That Story Has Legs

Today we have no dashes but a trenchant offering on life brushing up against everlasting Life.

# 1205, c. 1872

Immortal is an ample word
When what we need is by
But when it leaves us for a time
‘Tis a necessity.

Of Heaven above the firmest proof
We fundamental know
Except for its marauding Hand
It had been Heaven below.

In her own gentle way Emily sounds almost angry, certainly piqued.  As though she believes she’s been cheated.  Here’s what I mean:  Faith is easy and theoretical in the beginning of life and this poem, when we have everything we need.  We feel no lack, therefore, “immortal” is not only “ample” but also a “word”.  Not an experience.  It is something written or talked about.  Not felt like the “Hand” that comes in the second stanza.  Easy enough to stay in the head with this concept.

I am fascinated that the poem takes a sense of the divine from words to flesh. Em feels this “marauding Hand” in her experience, taking away the things that she needs.  People she loves perhaps, or her own health and strength.  I suspect the latter since these things are taken “for a time”.  She might get it back, but while it’s gone, the absence of what she needs forces her to consider the “immortal”, her own passage into death.

This poem strikes me as more grim than bitter.  I do not hear her as self-pitying or bemoaning her loss.  Rather I hear Emily giving a brutal assessment of the role of faith in the common life of the body.  The life we live here on earth, where our feet touch the ground and we expect to get up and move without pain.  And we  hold that one we want.  To summon Mary Oliver, “to let the soft animal of your body love what it loves.”

This is Heaven for Emily, to feel with her own “Hand” that solid, palpable, warm experience of need fulfilled.  Not an idea or a word but a lived sense of completion.  And she sounds a little pissed off at Heaven for removing this and making pain the lever that causes her to look into Heaven.

Bless her soul.  A woman of nearly infinite words deploys her greatest gift toward wrestling this paradox onto the page.  I admire Emily’s delicacy in this struggle, and her acceptance of the frustration.  She finds her poem at the center of that knot:  We are asked to believe in certain things, such as the existence of an immortal soul.  But don’t even begin to understand this idea until we are devastated by some loss.  Even then we only stand at the edge of understanding because the next step into knowing goes far beyond the grasp of words.  There we remain in confusion and frustration until, well . . . I don’t know.  Until the next shock pushes us over the line.

I want to close with a story.  I walked Lance this morning without the benefit of this giant plastic walking boot that the doctor has made me wear while my broken ankle heals.  It is still technically fractured, but it has gotten strong enough that he wants me to start walking unassisted to regain what I’ve lost over the past month of being more or less immobilized.  

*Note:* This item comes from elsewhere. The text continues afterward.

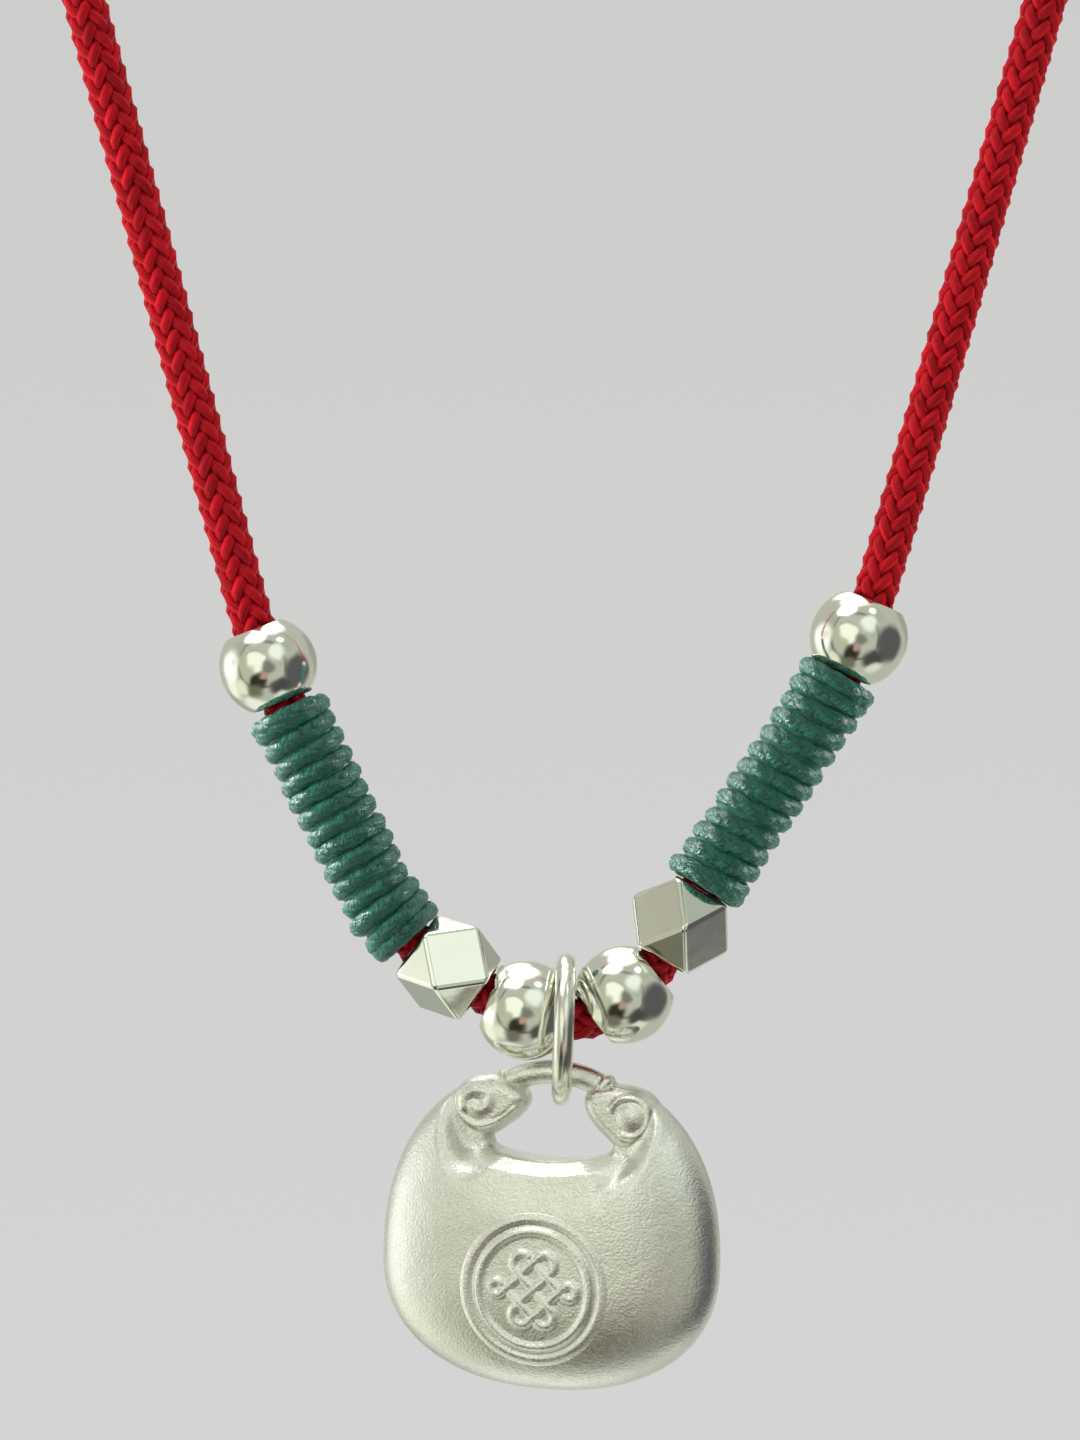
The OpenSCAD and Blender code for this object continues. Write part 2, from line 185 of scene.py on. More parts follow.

I also want to report that I have a darling orthopedist.  I call him Dr. Charming. The first time I saw him he gave me strict orders not to drive my car (since my right ankle is the broken one).  He also gave me a list of other things I’m not allowed to do.  Then he closed by saying, “Your ankle will heal . . . if you cooperate.”

When I saw him again four weeks later, he asked,   “Have you been cheating?” I confessed that I had taught myself to drive a car with my left foot.  I had grown tired of being cooped up in the house and tired of waiting for people to come get me.

Dr. Charming put his fingers in his ears and hummed.  “I didn’t hear that,” he said.  Then he removed his fingers from his ears.  “Have you finished telling me about the illegal and dangerous things you have done?”

How did I get the adorable orthopedist?  There aren’t many of these.

The good news is I’m walking again, slowly with a limp and still some pain if I step one hair out of line.  But I’m doing it, by God and I’ll keep doing it because I’m on the verge of exploding with frustration if I don’t get my mobility back soon.  

This makes me think about an expression I learned at the first magazine I wrote for years ago.  When a story really comes together, when you know you’ve got it—a story with life, juice, muscle, heft.  When you’ve done the work, and your story has achieved sufficient meaning that people would get something from reading it.  That’s when the editor looks at it and says, “Yeah, that story has legs.”  It’s ready to run.

My setback is nothing compared to what some people, including my darling Emily, have gone through.  Yet, it has forced me to sit still and experience my body as not capable of serving me in all the ways I have come to enjoy and expect.  I am spoiled.  Filled with rude health, liberty and strength that I take for granted.  

This hairline fracture, although a minor health challenge, has caused pain and frustration.  More important, it’s the reason I’m sitting here on the porch with Emily, where I get to discuss things with  her that normally I would not give my time to considering.  So I have my right ankle, slightly damaged, to thank for deepening my relationship to Emily and her poems and my own experiences.

As well, now I know this much is true:  They’re going to have to cut the legs out from under me before this is over.  I’m ready to run.